Training and Shooting
Standing Rifle: Free, Standard and Sporting
Follow these guidelines for the Standing Position for Free and Standard Rifle: (based on the case of a right handed shooter.)
- Position refinement will play a large role in improving the beginning shooter's scores in prone and kneeling. However, in standing, improvements in scores will depend more upon concentration, trigger control, and mental discipline.
- Position of the Feet
- In building a stable position, a shooter faces approximately 90 degrees to the right of the target.
- The feet are about shoulder width apart.
- The shooter should stand on the firmest surface possible and not on a shooting mat or springy surface.
- The shooter should wear boots as they have firmer soles and will provide some ankle support.
- The footwear must be within the specifications set out in UIT Regulations.
- Equal distribution of weight is desirable but it is difficult if not impossible to maintain.

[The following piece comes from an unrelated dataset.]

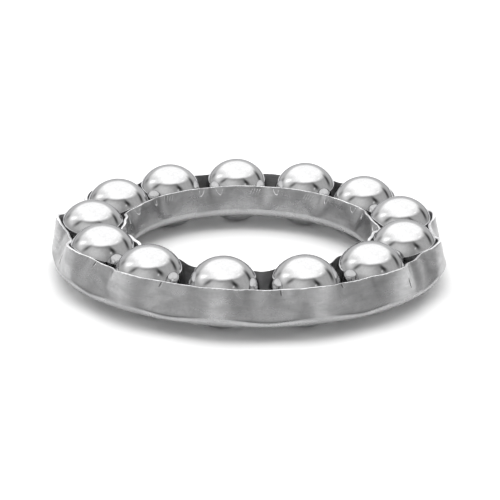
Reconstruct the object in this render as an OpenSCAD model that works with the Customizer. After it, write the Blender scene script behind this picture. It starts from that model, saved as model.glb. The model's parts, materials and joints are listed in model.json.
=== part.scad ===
// Thrust ball bearing: ball and cage set.
// A row of steel balls sits loosely in the round pockets of a stamped sheet-steel
// cage.  The cage is a ring-shaped channel, open at the top: a flat base with one
// round pocket per ball, a rounded bend on each side, and two upright walls.  Both
// walls are crimped into the channel between the balls, which stops the balls from
// lifting out, while the pockets are smaller than the balls, which stops them from
// dropping through.
//
// Origin: on the bearing axis, level with the lowest points of the balls.
// +Z: up along the bearing axis, towards the open side of the cage.
// The first ball stands on the -Y side and the others follow counter-clockwise
// as seen from above.  All dimensions are millimetres.

/* [Balls] */
// Ball diameter (13/32 inch)
ball_d = 10.319; // [10.2:0.001:10.4]
// Number of balls in the row
ball_count = 13; // [9:1:13]
// Diameter of the circle through the ball centres
pitch_d = 48.1; // [48:0.05:48.3]

/* [Cage channel] */
// Thickness of the cage sheet
sheet_t = 0.45; // [0.35:0.05:0.5]
// Largest outside diameter of the cage, at the top of the lower bend
cage_od = 60.5; // [60.4:0.1:61]
// Diameter of the straight hole through the cage
cage_bore = 36.4; // [36:0.1:36.4]
// Outside radius of the two lower bends
bend_r = 1.5; // [1.2:0.1:1.7]
// Depth of the underside of the base below the ball centres
base_drop = 3.05; // [2.9:0.05:3.3]
// Diameter of the round pocket under each ball
pocket_d = 9.7; // [9.5:0.05:9.8]

/* [Cage walls] */
// Height of the outer wall's rim above the ball centres, next to a ball
outer_rim_h = 2.6; // [2.4:0.1:3]
// Outside diameter of the outer wall at its rim, next to a ball
outer_rim_d = 58.9; // [58.8:0.1:59.4]
// Height of the inner wall's rim above the ball centres, next to a ball
inner_rim_h = 2.35; // [2.2:0.05:2.6]
// Hole-side diameter of the inner wall at its rim, next to a ball
inner_rim_d = 37.6; // [37.2:0.1:37.7]
// Height above the ball centres at which the inner wall starts to lean outwards
inner_lean_h = 0.6; // [0.4:0.1:1]

/* [Crimps between the balls] */
// Height of both rims above the ball centres, midway between two balls
crimp_rim_h = 1.97; // [1.8:0.01:2.2]
// Distance from the bearing axis to the outer wall's crimp, at its rim
crimp_out = 28.05; // [28:0.05:28.4]
// Radius of the outer crimp across the wall
crimp_out_r = 18; // [14:1:18]
// Distance from the bearing axis to the inner wall's crimp, at its rim
crimp_in = 19.85; // [19.4:0.05:20]
// Radius of the inner crimp across the wall
crimp_in_r = 3.2; // [2.6:0.1:3.6]
// Depth below the ball centres at which both crimps run out
crimp_drop = 1.2; // [1:0.1:1.3]
// Radius of the shallow dip in the rims between two balls
dip_r = 31; // [28:1:36]

/* [Hidden] */
$fn = 96;

ball_z = ball_d / 2;             // height of the ball centres above the origin
step_a = 360 / ball_count;       // angle from one ball to the next
bend_z = bend_r - base_drop;     // height of the bend centres, from the ball centres
bend_out = cage_od / 2 - bend_r; // radius of the outer bend's centre circle
bend_in = cage_bore / 2 + bend_r;

// The outer wall leaves the outer bend at a tangent and leans inwards to its rim.
rim_dx = outer_rim_d / 2 - bend_out;
rim_dz = outer_rim_h - bend_z;
lean_out = asin(bend_r / norm([rim_dx, rim_dz])) - atan2(rim_dx, rim_dz);
// The inner wall is straight, then leans outwards to its rim.
lean_in = atan2((inner_rim_d - cage_bore) / 2, inner_rim_h - inner_lean_h);

steel_dull = [0.66, 0.66, 0.67];
steel_polished = [0.86, 0.87, 0.88];

// Puts its children at angle a round the bearing axis; their -Y side faces outwards.
module around(a) { rotate([0, 0, a]) children(); }

// Cross-section of the channel filled up solid, from its centre line.  With an
// inset it is the hollow that the channel leaves, open towards the top.
module channel_section(inset, over) {
    r = bend_r - inset;
    to = [bend_out + r * cos(lean_out), bend_z + r * sin(lean_out)];
    len_out = (outer_rim_h + over - to[1]) / cos(lean_out);
    len_in = (inner_rim_h + over - inner_lean_h) / cos(lean_in);
    ki = inset / cos(lean_in);
    union() {
        polygon([
            [bend_in, bend_z - r],
            [bend_out, bend_z - r],
            [bend_out, bend_z],
            to,
            [to[0] - len_out * sin(lean_out), to[1] + len_out * cos(lean_out)],
            [cage_bore / 2 + ki + len_in * sin(lean_in), inner_lean_h + len_in * cos(lean_in)],
            [cage_bore / 2 + inset, inner_lean_h - (ki - inset) / tan(lean_in)],
            [cage_bore / 2 + inset, bend_z],
            [bend_in, bend_z]
        ]);
        translate([bend_out, bend_z]) circle(r);
        translate([bend_in, bend_z]) circle(r);
    }
}

// One crimping punch: a round bar whose side touches the line from foot to rim.
// side is +1 for a punch that stands outside the line and -1 for one inside it.
// Both points are [distance from the axis, height above the ball centres].
module punch(foot, rim, r, grow, side) {
    d = (rim - foot) / norm(rim - foot);
    c = (foot + rim) / 2 + side * r * [d[1], -d[0]];
    translate([0, -c[0], c[1]])
        rotate([atan2(d[0], d[1]), 0, 0])
            cylinder(h = 16, r = r + grow, center = true);
}

// The channel's outside (inset 0) or its hollow (inset = sheet thickness), with
// the crimps pressed in midway between the balls.
module formed(inset, over) {
    difference() {
        rotate_extrude() channel_section(inset, over);
        for (k = [0:ball_count - 1]) around((k + 0.5) * step_a) {
            punch([cage_od / 2, -crimp_drop], [crimp_out, crimp_rim_h], crimp_out_r, inset, 1);
            punch([cage_bore / 2, -crimp_drop], [crimp_in, crimp_rim_h], crimp_in_r, inset, -1);
        }
    }
}

// One round pocket through the base, under a ball.
module pocket() {
    translate([0, -pitch_d / 2, -base_drop - 1])
        cylinder(h = sheet_t + 2, d = pocket_d);
}

// The shallow dip in both rims, midway between two balls.
module rim_dip() {
    translate([0, -cage_bore / 2 + 2, crimp_rim_h + dip_r])
        rotate([90, 0, 0]) cylinder(h = 16, r = dip_r);
}

// The stamped cage: one piece of sheet with its pockets and crimps.
module cage() {
    color(steel_dull)
        translate([0, 0, ball_z])
            difference() {
                formed(0, 0);
                formed(sheet_t, 4);
                for (k = [0:ball_count - 1]) {
                    around(k * step_a) pocket();
                    around((k + 0.5) * step_a) rim_dip();
                }
            }
}

// One ball of the row, numbered from 1.
module ball(k) {
    if (k <= ball_count)
        color(steel_polished)
            around((k - 1) * step_a)
                translate([0, -pitch_d / 2, ball_z]) sphere(d = ball_d);
}

cage();
ball(1);  // ball_01
ball(2);  // ball_02
ball(3);  // ball_03
ball(4);  // ball_04
ball(5);  // ball_05
ball(6);  // ball_06
ball(7);  // ball_07
ball(8);  // ball_08
ball(9);  // ball_09
ball(10);  // ball_10
ball(11);  // ball_11
ball(12);  // ball_12
ball(13);  // ball_13
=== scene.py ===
import json
import math

import bmesh
import bpy
import numpy as np
from mathutils import Euler, Matrix, Vector


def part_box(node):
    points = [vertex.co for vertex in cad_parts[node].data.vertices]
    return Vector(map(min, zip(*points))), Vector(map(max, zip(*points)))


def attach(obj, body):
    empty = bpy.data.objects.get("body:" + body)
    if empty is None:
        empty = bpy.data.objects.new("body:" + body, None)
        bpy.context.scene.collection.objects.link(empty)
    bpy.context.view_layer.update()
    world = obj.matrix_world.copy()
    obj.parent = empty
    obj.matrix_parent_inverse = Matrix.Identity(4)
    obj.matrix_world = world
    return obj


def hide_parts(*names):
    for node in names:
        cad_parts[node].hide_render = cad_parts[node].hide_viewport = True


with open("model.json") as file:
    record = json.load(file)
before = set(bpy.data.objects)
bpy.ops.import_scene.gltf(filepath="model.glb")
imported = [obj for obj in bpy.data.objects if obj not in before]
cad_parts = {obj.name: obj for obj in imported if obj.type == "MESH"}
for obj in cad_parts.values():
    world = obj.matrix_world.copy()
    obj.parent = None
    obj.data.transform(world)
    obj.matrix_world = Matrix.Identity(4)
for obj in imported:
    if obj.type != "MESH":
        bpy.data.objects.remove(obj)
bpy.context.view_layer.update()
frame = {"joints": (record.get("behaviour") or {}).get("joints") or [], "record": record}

# ---------------------------------------------------------------- sizes, from the frame
joints = sorted(frame["joints"], key=lambda j: j["child"])
N = len(joints)                                        # balls in the row
pos0 = Vector(joints[0]["pos_m"])
MM = 0.001
RP = math.hypot(pos0.x, pos0.y) / MM                   # pitch radius, mm
ZC = pos0.z / MM                                       # height of the ball centres, mm
b_lo, b_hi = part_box("ball_01")
RB = (b_hi.z - b_lo.z) / 2 / MM                        # ball radius, mm
c_lo, c_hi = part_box("cage")
R_OUT = (c_hi.x - c_lo.x) / 2 / MM                     # largest cage radius, mm
BASE = c_lo.z / MM - ZC                                # underside of the base, from the ball centres
bore = next(m for m in frame["record"]["mounts"] if m["kind"] == "bore")
R_IN = bore["dims"]["r_mm"]                            # straight part of the hole
A0 = math.atan2(pos0.x, -pos0.y)                       # angle of the first ball
SHEET = 0.45                                           # sheet thickness, mm
STEP = 2 * math.pi / N

CAM_AZ = math.radians(8.357)                           # the camera stands this far round from the first ball

# ---------------------------------------------------------------- camera
scene = bpy.context.scene


def turned(v):
    """A point given with the camera side as -Y, turned to where the camera really stands."""
    c, s = math.cos(CAM_AZ + A0), math.sin(CAM_AZ + A0)
    return Vector((v[0] * c - v[1] * s, v[0] * s + v[1] * c, v[2]))


cam_data = bpy.data.cameras.new("camera")
cam = bpy.data.objects.new("camera", cam_data)
scene.collection.objects.link(cam)
scene.camera = cam
cam_data.sensor_fit = "HORIZONTAL"
cam_data.sensor_width = 36.0
cam_data.lens = 123.478
cam_data.clip_start, cam_data.clip_end = 0.01, 20
eye = turned((0.0052, -10.3165, 3.5758))
cam.location = Vector((eye.x * RP * MM, eye.y * RP * MM, (eye.z * RP + ZC) * MM))
ELEV, ROLL = math.radians(19.5480), math.radians(0.9959)
fwd = turned((0, math.cos(ELEV), -math.sin(ELEV)))
up0 = turned((0, math.sin(ELEV), math.cos(ELEV)))
right0 = turned((1, 0, 0))
right = right0 * math.cos(ROLL) + up0 * math.sin(ROLL)
up = up0 * math.cos(ROLL) - right0 * math.sin(ROLL)
cam.matrix_world = Matrix((
    (right.x, up.x, -fwd.x, cam.location.x),
    (right.y, up.y, -fwd.y, cam.location.y),
    (right.z, up.z, -fwd.z, cam.location.z),
    (0, 0, 0, 1),
))

scene.view_settings.view_transform = "Standard"
scene.view_settings.look = "None"
scene.view_settings.exposure = 0.0
scene.view_settings.gamma = 1.0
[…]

Most shooters will have slightly more weight on one foot than the other.
- The distance between the feet seems to vary with the height of the shooter. Taller persons have their feet less than shoulder width apart but it is a matter of stability and preference.
- The feet should point straight ahead in relation to the body position and one or both feet may be pointed slightly outward.
- The legs should be straight but the knees should not be locked to the rear. Locked knees will affect the circulation of the blood and cause discomfort and unsteadiness.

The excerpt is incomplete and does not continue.